Dans le domaine des arts appliqués – dont l’enseignement est souvent associé aux métiers d’art –, il existe en France cinq écoles supérieures réputées pour la préparation du BTS (brevet de technicien supérieur) et une multitude d’écoles privées, publiques et de lycées. Pour s’y retrouver, le JdA propose une visite guidée au cœur des divers enseignements : art du textile, stylisme de mode, graphisme, céramique, ameublement, et autres cours d’ébénisterie, marqueterie, tapisserie, gravure, ciselure ou monture...

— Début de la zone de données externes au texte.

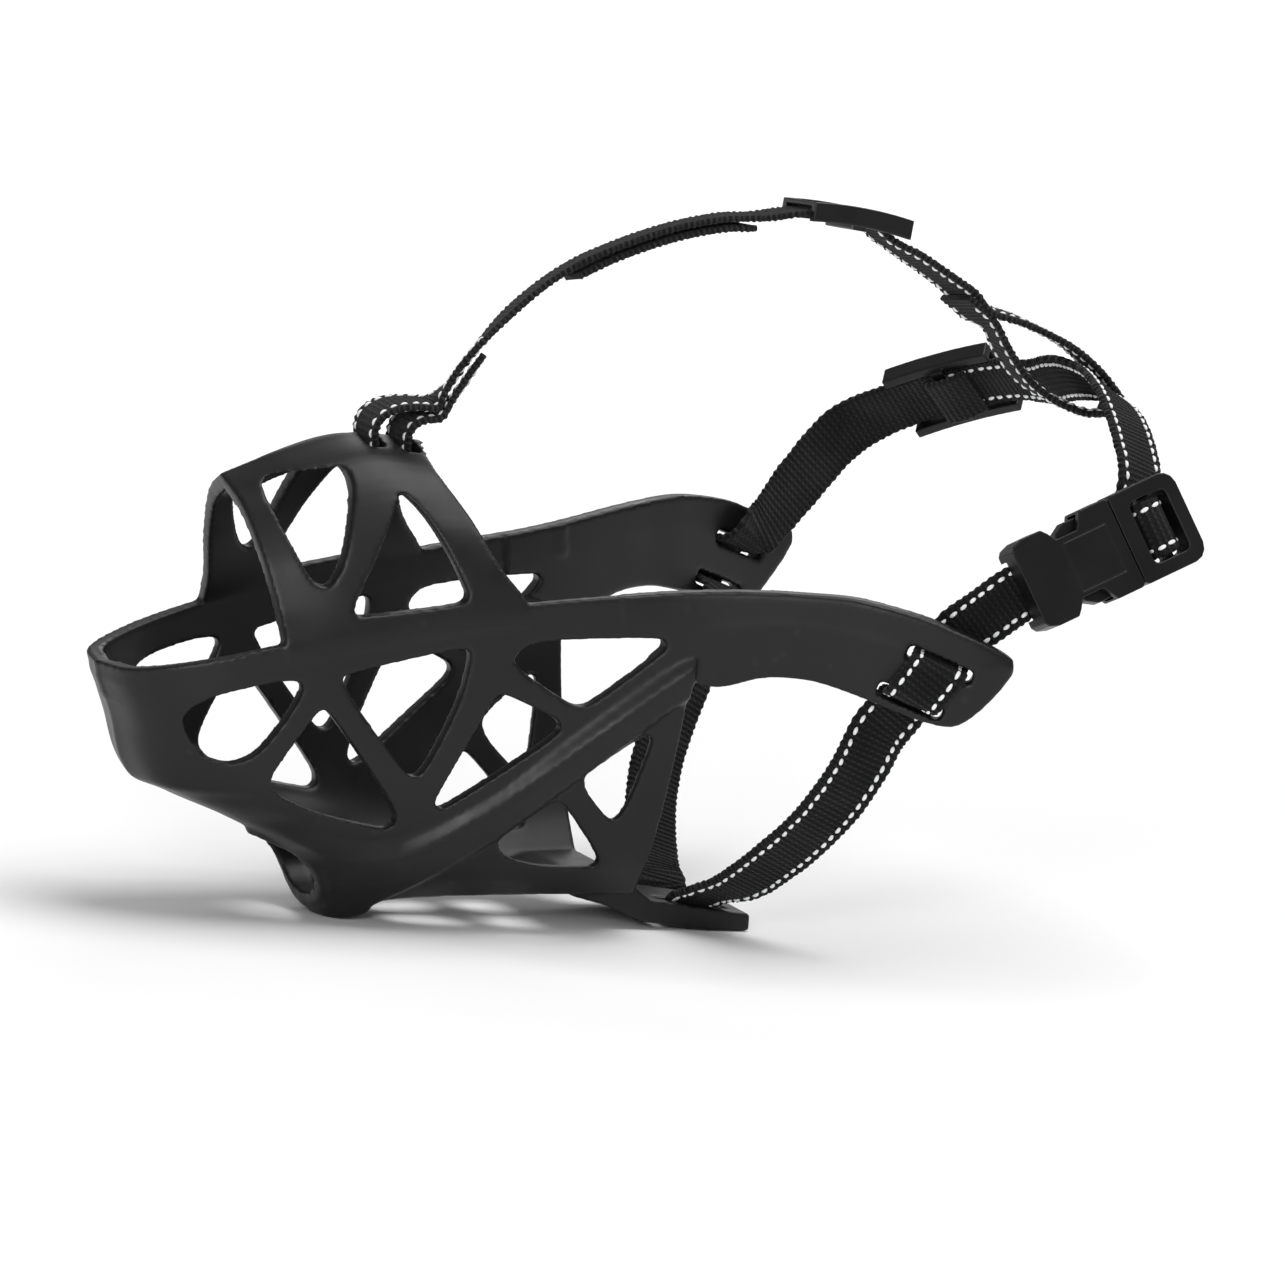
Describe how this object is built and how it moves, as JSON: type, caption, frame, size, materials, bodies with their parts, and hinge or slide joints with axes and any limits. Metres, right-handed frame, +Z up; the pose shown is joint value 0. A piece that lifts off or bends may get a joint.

Placées sous tutelle du ministère de l’Éducation nationale, les écoles Boulle, Duperré, Estienne, Olivier-de-Serres, situées à Paris, et l’ESAAT (École supérieure des arts appliqués et du textile) à Roubaix, sont les cinq établissements d’enseignement supérieur des arts appliqués réputés en France. Célèbre pour son travail du bois et du meuble, Boulle dispense également des cours de menuiserie, tapisserie, sculpture, ciselure, gravure ornementale ou en modelé, et a élargi ses cours aux arts de l’habitat, de l’architecture intérieure et de l’expression visuelle. Comme l’ESAAT, Duperré est spécialisée dans le textile, et propose d’autres cours – environnement visuel et architectural, tissage, céramique, images de la communication – tandis qu’Estienne, axée vers le graphisme et l’illustration, développe aussi les méthodes et savoirs traditionnels des métiers du livre (gravure, doublure, reliure et impression). Seule l’école Olivier-de-Serres prépare au BTS d’art céramique, parallèlement à des enseignements d’architecture intérieure, d’art du textile, de création industrielle, de communication visuelle, d’art mural – fresque, laque, mosaïque – et de sculpture appliquée au métal ou aux matériaux de synthèse. Nouvelle école supérieure, héritière du cours Froment créé en 1863, l’EPSAA (École professionnelle supérieure d’arts graphiques et d’architecture de la Ville de Paris), à Ivry-sur-Seine, propose des formations en arts graphiques et en conception de projet architectural en cycle court, dont la spécificité est d’être assurée par des professionnels en exercice. Les élèves peuvent aussi étudier les arts appliqués dans les écoles d’art, comme à l’ENAD (École nationale d’art et de design) de Limoges-Aubusson, qui propose de suivre un cursus textile et céramique, au sein de l’option design. Par ailleurs, certains lycées organisent leurs propres BTS, tel le lycée La Martinière-Terreaux à Lyon, spécialisé dans le design industriel, le stylisme et l’architecture intérieure.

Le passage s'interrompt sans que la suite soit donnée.